• Written problem:
Gather all lines from the material that contain the word "down".

• Provided information:
★ ★ ★ ★ ★ ★ ★

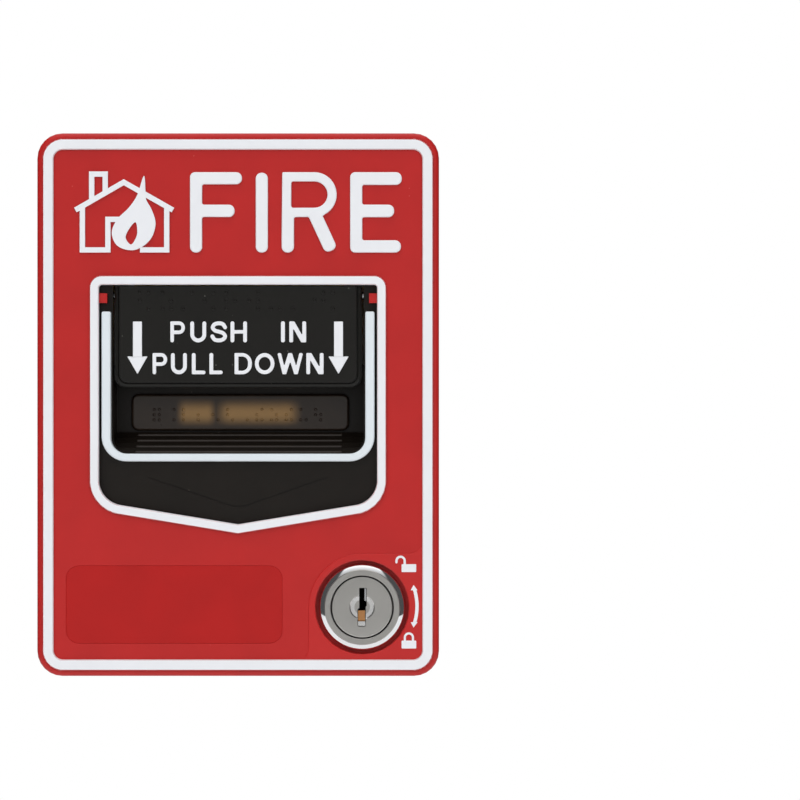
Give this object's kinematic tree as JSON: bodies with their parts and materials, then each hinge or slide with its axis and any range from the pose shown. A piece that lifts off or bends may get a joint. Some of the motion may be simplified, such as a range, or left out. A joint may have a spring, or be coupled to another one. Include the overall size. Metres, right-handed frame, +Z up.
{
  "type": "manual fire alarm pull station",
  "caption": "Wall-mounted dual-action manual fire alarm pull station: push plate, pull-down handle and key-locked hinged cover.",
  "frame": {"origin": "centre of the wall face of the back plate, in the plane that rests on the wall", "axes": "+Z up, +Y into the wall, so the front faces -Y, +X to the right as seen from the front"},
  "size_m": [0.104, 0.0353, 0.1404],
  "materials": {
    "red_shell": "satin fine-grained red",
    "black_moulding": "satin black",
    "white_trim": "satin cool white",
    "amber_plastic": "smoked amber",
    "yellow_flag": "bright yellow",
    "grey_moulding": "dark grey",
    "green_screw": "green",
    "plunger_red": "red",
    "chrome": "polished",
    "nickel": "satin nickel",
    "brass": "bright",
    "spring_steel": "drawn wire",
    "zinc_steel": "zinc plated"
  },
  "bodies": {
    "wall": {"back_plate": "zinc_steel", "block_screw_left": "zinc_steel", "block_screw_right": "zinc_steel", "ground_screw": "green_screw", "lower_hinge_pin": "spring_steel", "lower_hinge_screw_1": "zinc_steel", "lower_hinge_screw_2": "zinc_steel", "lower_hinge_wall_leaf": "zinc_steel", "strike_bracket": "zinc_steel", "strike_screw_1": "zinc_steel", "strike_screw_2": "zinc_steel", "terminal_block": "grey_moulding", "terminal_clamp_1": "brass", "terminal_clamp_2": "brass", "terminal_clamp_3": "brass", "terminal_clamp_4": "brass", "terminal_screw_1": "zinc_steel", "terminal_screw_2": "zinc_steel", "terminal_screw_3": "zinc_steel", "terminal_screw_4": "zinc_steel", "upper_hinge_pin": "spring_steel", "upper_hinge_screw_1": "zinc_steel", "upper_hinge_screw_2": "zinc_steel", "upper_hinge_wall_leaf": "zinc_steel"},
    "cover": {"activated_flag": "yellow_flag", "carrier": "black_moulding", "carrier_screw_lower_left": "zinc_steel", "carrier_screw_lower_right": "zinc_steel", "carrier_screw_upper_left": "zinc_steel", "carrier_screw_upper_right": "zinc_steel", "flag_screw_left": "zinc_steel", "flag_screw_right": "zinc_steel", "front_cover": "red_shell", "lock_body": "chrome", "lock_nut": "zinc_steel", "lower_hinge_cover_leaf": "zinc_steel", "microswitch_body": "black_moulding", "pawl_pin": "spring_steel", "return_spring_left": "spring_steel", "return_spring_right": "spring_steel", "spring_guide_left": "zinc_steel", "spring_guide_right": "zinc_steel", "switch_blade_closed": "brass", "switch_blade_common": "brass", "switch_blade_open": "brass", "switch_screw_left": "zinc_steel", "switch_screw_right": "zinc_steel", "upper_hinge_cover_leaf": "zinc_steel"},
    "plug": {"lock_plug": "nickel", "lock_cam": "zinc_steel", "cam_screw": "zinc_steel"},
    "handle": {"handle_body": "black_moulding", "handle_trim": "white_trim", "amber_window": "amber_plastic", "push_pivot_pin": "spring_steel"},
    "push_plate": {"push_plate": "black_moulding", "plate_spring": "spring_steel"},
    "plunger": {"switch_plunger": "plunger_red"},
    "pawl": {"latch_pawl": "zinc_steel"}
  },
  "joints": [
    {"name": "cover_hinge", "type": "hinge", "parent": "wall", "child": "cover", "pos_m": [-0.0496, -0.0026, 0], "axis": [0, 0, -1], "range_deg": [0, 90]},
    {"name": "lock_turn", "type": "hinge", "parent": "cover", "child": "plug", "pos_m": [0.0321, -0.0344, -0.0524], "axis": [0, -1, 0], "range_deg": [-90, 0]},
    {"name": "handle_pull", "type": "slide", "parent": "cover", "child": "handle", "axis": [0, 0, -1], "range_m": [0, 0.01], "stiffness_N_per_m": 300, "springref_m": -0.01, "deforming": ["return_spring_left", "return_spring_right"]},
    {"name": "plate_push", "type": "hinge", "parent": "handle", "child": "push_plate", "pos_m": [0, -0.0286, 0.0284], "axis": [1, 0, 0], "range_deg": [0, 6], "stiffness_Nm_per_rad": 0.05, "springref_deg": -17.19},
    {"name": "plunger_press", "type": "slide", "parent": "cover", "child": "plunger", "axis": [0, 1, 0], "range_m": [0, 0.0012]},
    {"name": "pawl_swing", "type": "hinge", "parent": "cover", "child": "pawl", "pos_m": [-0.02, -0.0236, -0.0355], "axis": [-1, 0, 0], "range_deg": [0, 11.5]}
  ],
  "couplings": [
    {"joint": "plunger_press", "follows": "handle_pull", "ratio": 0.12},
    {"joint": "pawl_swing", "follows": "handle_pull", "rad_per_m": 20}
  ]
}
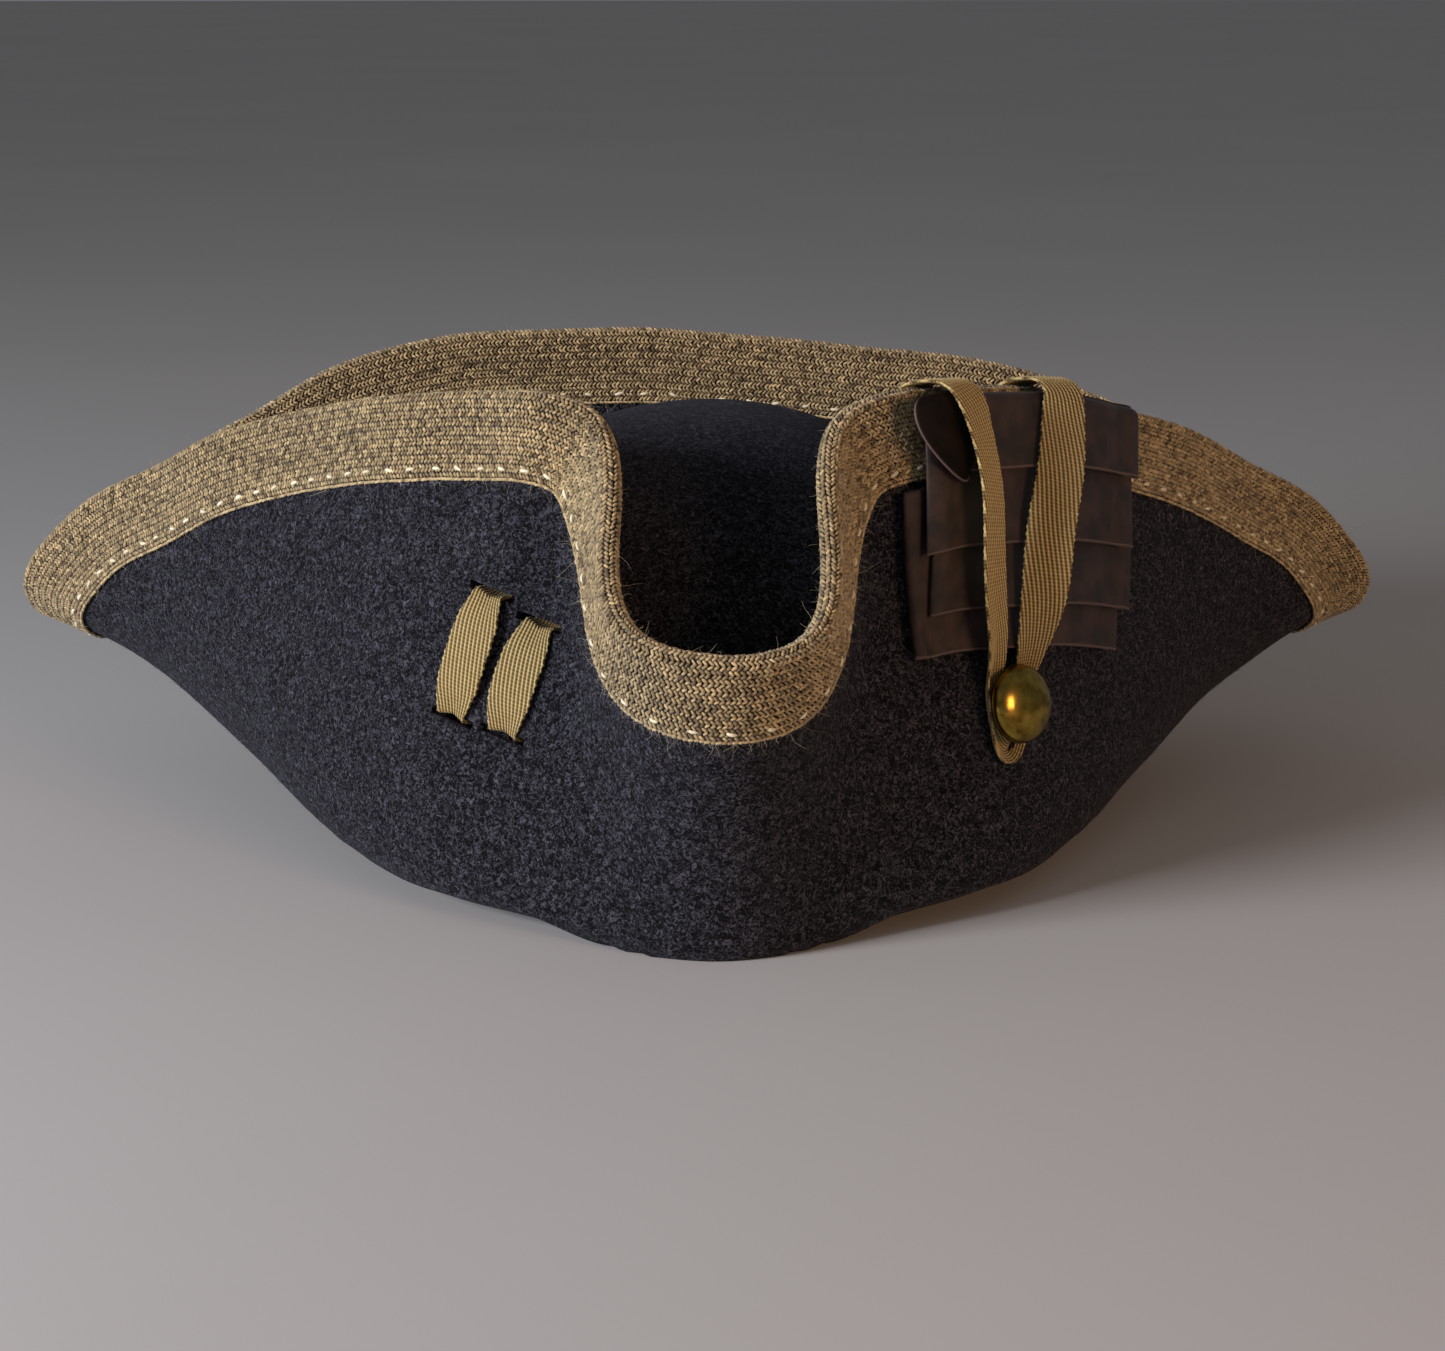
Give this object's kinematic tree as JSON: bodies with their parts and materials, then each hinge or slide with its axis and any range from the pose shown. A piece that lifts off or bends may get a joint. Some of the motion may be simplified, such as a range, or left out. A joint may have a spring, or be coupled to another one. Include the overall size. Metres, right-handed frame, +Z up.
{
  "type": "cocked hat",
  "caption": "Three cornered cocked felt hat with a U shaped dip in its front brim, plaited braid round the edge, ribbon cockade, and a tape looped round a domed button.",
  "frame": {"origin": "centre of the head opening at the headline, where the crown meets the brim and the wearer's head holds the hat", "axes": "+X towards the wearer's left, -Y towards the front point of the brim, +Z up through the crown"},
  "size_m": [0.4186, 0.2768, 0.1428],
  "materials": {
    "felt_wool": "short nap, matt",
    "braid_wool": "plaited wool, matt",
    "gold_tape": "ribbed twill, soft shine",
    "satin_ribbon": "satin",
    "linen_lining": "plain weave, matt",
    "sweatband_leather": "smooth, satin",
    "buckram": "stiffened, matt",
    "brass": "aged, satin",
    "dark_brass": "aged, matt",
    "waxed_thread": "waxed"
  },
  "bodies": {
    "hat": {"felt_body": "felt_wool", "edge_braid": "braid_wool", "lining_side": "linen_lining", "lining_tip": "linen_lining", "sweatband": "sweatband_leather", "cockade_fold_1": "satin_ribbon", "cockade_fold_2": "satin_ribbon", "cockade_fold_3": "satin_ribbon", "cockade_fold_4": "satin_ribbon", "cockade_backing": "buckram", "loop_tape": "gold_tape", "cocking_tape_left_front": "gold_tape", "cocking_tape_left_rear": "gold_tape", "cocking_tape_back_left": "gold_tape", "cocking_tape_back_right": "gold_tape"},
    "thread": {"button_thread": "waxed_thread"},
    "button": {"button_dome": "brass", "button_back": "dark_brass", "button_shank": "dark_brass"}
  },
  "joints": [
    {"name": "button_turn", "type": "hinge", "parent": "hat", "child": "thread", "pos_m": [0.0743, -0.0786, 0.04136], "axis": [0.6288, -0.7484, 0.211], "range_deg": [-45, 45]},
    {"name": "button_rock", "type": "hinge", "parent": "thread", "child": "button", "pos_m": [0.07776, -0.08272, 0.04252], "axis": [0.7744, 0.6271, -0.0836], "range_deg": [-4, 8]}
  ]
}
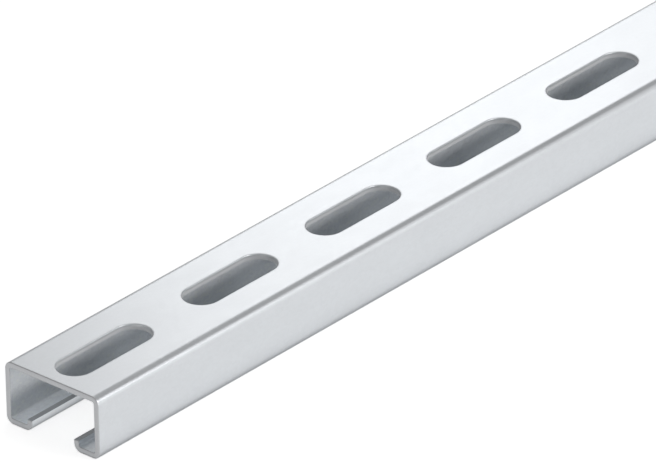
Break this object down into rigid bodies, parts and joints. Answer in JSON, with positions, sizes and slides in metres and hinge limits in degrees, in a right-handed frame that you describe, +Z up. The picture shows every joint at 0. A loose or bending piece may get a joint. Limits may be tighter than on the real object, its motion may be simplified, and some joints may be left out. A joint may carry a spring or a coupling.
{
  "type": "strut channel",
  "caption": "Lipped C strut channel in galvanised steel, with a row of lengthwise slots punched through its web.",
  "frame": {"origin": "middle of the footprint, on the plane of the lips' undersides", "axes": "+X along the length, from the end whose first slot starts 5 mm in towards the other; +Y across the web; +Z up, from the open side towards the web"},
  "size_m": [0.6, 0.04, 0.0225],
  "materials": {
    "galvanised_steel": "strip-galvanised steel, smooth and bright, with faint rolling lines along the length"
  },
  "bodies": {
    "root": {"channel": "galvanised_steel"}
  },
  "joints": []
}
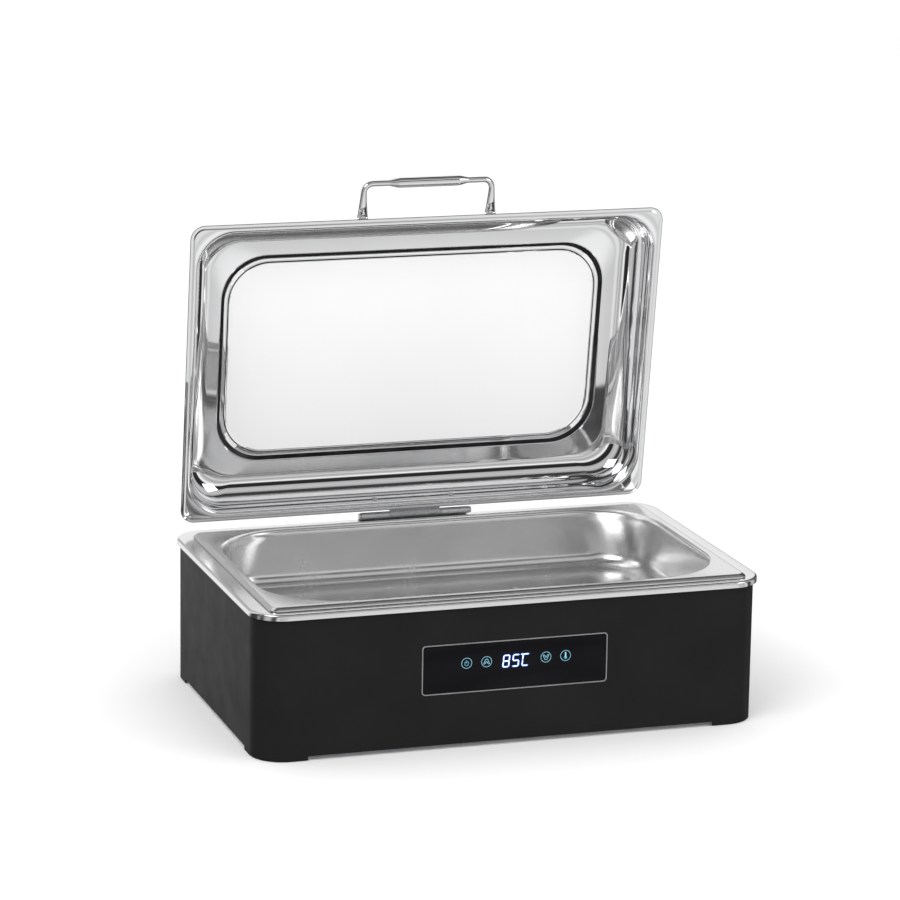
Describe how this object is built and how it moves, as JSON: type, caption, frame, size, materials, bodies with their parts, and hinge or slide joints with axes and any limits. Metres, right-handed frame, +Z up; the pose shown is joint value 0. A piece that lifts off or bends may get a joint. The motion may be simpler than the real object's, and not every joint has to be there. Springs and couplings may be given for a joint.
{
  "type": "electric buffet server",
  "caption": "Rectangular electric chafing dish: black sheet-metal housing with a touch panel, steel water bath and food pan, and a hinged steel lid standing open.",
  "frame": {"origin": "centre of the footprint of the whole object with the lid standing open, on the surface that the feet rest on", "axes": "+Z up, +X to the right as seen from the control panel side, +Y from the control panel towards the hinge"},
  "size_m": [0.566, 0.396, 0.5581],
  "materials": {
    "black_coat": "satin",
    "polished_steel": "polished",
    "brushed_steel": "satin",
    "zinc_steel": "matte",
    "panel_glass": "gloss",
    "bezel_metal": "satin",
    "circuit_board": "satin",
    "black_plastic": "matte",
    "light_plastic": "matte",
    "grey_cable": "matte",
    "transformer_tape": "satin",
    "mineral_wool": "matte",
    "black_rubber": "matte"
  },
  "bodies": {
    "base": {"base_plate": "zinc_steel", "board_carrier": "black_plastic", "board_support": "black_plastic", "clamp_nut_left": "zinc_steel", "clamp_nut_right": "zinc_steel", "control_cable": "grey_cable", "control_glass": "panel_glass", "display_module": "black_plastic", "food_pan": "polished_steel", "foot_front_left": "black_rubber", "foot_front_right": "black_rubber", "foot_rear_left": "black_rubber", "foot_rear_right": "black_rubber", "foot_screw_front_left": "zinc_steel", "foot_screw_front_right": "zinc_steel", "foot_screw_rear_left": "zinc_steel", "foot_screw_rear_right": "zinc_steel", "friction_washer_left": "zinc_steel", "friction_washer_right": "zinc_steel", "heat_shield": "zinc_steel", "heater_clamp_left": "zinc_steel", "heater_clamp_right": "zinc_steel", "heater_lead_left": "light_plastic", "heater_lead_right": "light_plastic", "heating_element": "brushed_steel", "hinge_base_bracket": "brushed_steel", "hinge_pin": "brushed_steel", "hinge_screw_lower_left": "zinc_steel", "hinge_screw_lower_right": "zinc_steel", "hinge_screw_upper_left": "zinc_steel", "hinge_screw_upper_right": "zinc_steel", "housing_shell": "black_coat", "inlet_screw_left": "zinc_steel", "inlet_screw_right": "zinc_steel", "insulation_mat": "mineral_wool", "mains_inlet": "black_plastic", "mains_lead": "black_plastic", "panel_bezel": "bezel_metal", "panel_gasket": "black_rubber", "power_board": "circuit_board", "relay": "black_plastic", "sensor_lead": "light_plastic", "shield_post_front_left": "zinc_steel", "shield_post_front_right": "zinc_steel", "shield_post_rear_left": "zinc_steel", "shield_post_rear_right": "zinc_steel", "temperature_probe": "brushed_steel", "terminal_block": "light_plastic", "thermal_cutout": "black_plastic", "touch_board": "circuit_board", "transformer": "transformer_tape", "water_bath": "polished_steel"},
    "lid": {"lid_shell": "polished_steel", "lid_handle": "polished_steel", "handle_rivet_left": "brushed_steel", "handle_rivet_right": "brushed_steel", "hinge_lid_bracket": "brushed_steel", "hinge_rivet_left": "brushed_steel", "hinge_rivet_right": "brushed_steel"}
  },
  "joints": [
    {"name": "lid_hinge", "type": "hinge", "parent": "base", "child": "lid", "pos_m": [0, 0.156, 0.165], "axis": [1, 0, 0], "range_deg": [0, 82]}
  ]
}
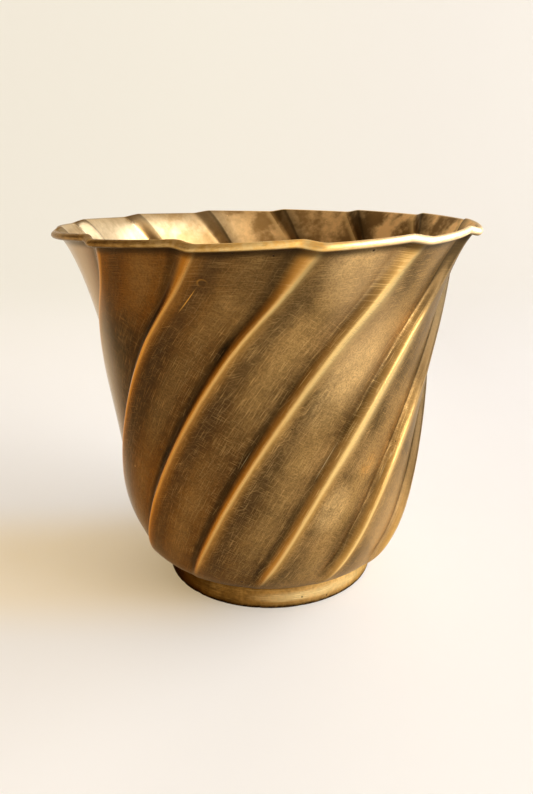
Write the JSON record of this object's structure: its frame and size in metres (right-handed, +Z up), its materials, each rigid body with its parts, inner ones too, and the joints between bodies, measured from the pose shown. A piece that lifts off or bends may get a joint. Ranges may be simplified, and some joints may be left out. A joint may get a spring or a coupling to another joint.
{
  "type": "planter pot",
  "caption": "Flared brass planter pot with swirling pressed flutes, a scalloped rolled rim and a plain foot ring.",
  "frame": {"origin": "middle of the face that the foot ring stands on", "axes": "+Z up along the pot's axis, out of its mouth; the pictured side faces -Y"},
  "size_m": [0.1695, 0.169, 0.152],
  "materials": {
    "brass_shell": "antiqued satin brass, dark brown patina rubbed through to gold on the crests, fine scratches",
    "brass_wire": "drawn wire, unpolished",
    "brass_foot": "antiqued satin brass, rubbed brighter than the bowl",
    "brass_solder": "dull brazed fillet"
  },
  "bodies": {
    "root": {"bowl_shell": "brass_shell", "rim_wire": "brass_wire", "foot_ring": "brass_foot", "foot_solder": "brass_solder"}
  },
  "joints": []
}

★ ★ ★ ★ ★ ★ ★

• Written answer:
  "caption": "Wall-mounted dual-action manual fire alarm pull station: push plate, pull-down handle and key-locked hinged cover.",
Break this object down into rigid bodies, parts and joints. Answer in JSON, with positions, sizes and slides in metres and hinge limits in degrees, in a right-handed frame that you describe, +Z up. The picture shows every joint at 0. A loose or bending piece may get a joint. Limits may be tighter than on the real object, its motion may be simplified, and some joints may be left out. A joint may carry a spring or a coupling.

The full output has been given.